Elaine adds: “When I started working 25 years ago this was definitely frowned upon, so I understand worrying about showing emotion. But emotion isn’t a bad thing.
Your skill set is important but so is your passion for the job and that comes from the same place as emotion.”
Always say yes
ALWAYS SAY YES: We often feel pressure to say yes to every opportunity or extra responsibility that comes our way.
But Elaine says: “Taking on too many responsibilities might be detrimental.
If your passion is for the job you do, then taking a promotion, perhaps into management, is going to take you away from the job you love.”
Professor McDowall adds: “Be your own negotiator and craft your role. Negotiating boundaries and saying no when too much is asked of you is a helpful skill to develop.”
DON’T BE A QUITTER: A generation ago, the aim was to get a secure job for life and quitting was unheard of. But the way we work is different now.
We have a gig economy for freelancers, portfolio careers — where you have multiple incomes — and many people now switch careers later in life.
Elaine says: “I don’t think anyone believes they’ll stay in the same company for their whole lifetime any more. Whatever you do after leaving a job, the important thing is never to stop learning, because that’s how you become successful.”

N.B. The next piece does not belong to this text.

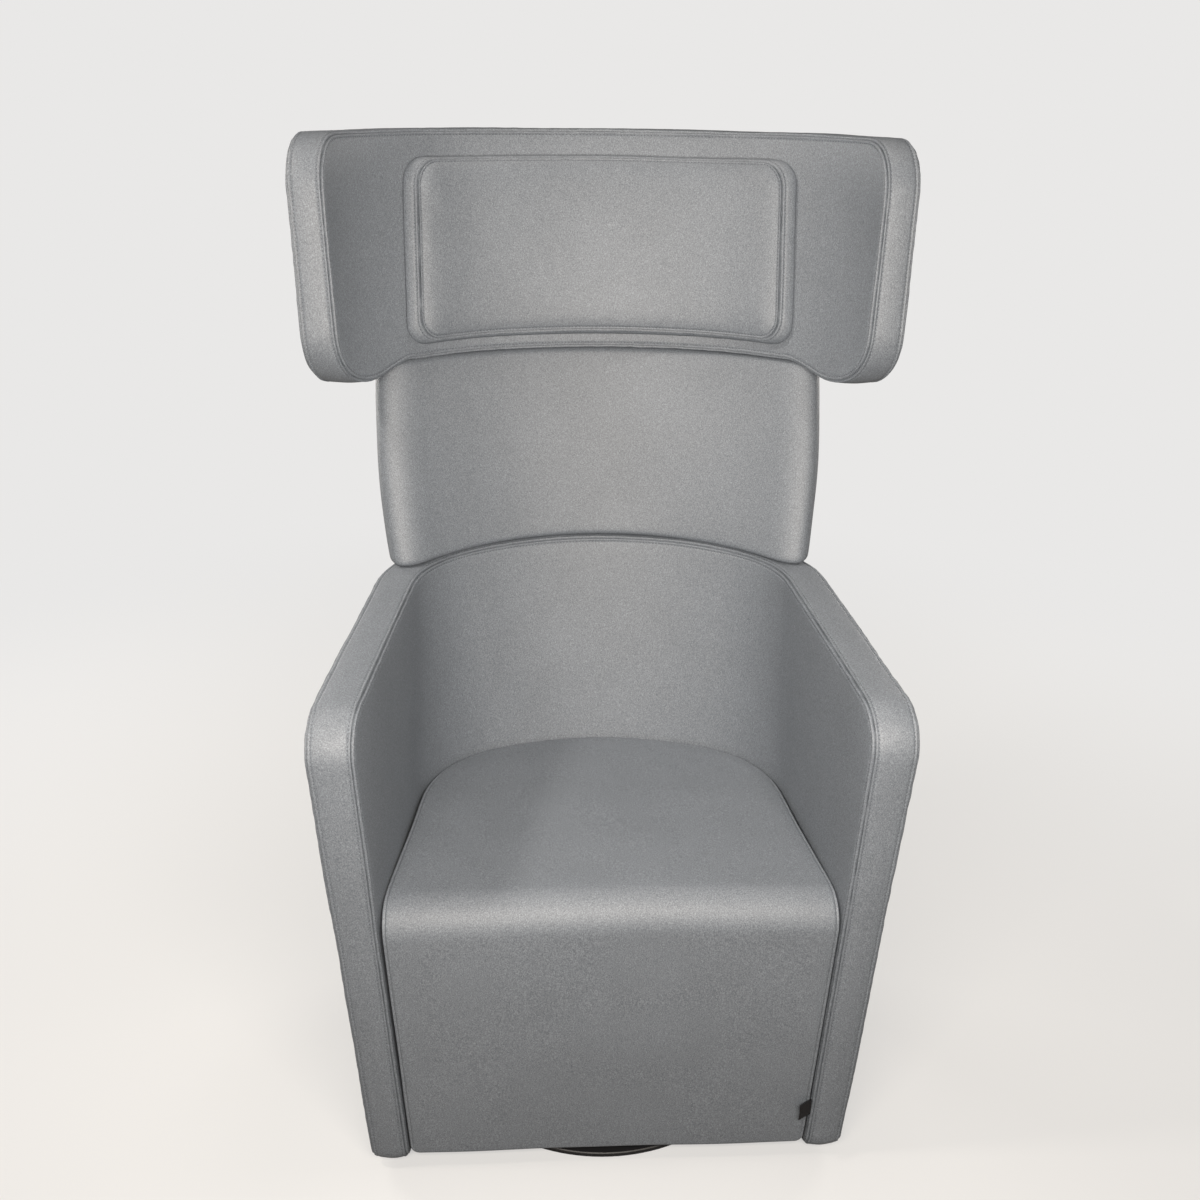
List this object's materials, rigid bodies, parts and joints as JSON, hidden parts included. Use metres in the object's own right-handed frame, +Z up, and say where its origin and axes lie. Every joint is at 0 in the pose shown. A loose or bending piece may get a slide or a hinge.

Professor McDowall adds: “Being trapped in a dead-end job is no good to anyone. Moving around to broaden your skills and social network can be a smart career move.”
NEVER PULL A SICKIE: You’ve probably heard people boast about how they’ve never had a day off sick, but do bosses really notice?

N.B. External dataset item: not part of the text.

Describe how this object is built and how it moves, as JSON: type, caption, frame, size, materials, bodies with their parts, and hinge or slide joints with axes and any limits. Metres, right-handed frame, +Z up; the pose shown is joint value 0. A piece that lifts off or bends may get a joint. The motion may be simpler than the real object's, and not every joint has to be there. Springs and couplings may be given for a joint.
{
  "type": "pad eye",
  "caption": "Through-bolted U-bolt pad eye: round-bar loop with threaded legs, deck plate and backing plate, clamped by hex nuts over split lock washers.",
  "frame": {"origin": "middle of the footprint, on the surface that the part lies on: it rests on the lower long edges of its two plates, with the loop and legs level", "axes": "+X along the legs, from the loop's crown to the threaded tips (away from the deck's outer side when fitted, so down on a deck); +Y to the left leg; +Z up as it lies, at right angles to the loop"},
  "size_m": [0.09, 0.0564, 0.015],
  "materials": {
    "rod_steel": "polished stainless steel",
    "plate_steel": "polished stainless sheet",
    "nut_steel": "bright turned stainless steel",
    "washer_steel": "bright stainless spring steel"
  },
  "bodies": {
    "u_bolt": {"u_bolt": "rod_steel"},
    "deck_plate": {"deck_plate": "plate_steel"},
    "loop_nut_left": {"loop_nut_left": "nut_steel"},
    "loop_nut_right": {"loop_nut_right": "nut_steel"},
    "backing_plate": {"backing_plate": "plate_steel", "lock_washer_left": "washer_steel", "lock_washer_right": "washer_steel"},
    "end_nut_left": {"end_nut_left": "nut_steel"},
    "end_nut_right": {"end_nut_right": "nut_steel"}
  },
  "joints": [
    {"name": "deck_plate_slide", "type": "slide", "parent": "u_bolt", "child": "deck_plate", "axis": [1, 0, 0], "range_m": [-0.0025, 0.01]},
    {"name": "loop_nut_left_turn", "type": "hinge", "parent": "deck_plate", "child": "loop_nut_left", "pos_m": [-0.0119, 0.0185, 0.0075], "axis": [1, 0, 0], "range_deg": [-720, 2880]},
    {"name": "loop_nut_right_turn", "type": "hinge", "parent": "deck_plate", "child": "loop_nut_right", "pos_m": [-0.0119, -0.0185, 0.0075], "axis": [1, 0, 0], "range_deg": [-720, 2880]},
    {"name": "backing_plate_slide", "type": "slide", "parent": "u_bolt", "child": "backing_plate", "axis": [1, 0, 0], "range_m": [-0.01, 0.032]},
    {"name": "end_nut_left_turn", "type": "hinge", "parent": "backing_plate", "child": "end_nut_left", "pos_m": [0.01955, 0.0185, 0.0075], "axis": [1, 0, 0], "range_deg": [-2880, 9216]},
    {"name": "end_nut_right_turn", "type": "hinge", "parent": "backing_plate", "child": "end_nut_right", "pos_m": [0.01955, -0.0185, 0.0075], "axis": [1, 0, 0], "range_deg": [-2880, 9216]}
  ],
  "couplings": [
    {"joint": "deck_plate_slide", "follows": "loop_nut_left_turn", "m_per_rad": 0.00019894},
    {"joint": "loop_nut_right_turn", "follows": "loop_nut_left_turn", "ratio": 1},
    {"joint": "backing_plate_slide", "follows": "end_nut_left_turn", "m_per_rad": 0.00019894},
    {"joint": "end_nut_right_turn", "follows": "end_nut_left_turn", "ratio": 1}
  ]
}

Elaine says: “It is a very common myth that you need to be seen at your desk. Most of that is in your head — no one will notice that you worked through your lunch, stayed late or never took a day off sick.

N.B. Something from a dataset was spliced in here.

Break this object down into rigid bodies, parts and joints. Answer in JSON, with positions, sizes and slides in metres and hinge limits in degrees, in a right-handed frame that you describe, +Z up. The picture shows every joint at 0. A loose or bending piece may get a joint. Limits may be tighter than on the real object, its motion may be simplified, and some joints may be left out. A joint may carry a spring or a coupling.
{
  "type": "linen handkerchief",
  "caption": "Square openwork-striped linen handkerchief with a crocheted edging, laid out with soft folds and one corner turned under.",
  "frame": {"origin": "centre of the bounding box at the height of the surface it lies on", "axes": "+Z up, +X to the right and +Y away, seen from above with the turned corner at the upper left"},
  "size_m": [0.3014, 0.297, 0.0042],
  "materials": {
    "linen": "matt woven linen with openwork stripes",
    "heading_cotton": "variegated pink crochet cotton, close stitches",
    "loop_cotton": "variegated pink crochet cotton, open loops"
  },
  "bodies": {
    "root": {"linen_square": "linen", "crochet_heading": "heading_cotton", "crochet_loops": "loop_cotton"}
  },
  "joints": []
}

“At one of my businesses we offered employees a duvet day once a month, without judgment. It was important to us to show this support.”
Psychologist Emma adds that taking a day off when you are sick ensures you don’t burn out, adding: “It makes you a more productive member of staff.”
BE A TEAM PLAYER: Some people work better with others than on their own, but what if you’re an introvert or lone wolf?
Elaine says: “Being a team player has turned into a tick-box that employees have to say to employers, but what if you’re not? It doesn’t have to be a bad thing.
“Perhaps your employers hold meetings where everyone should contribute ideas but this scenario could be intimidating to you and you work better if you can think of some ideas on your own.”
Emma adds: “Working as a member of a team can be productive, but sometimes going your own way can reap a host of rewards.”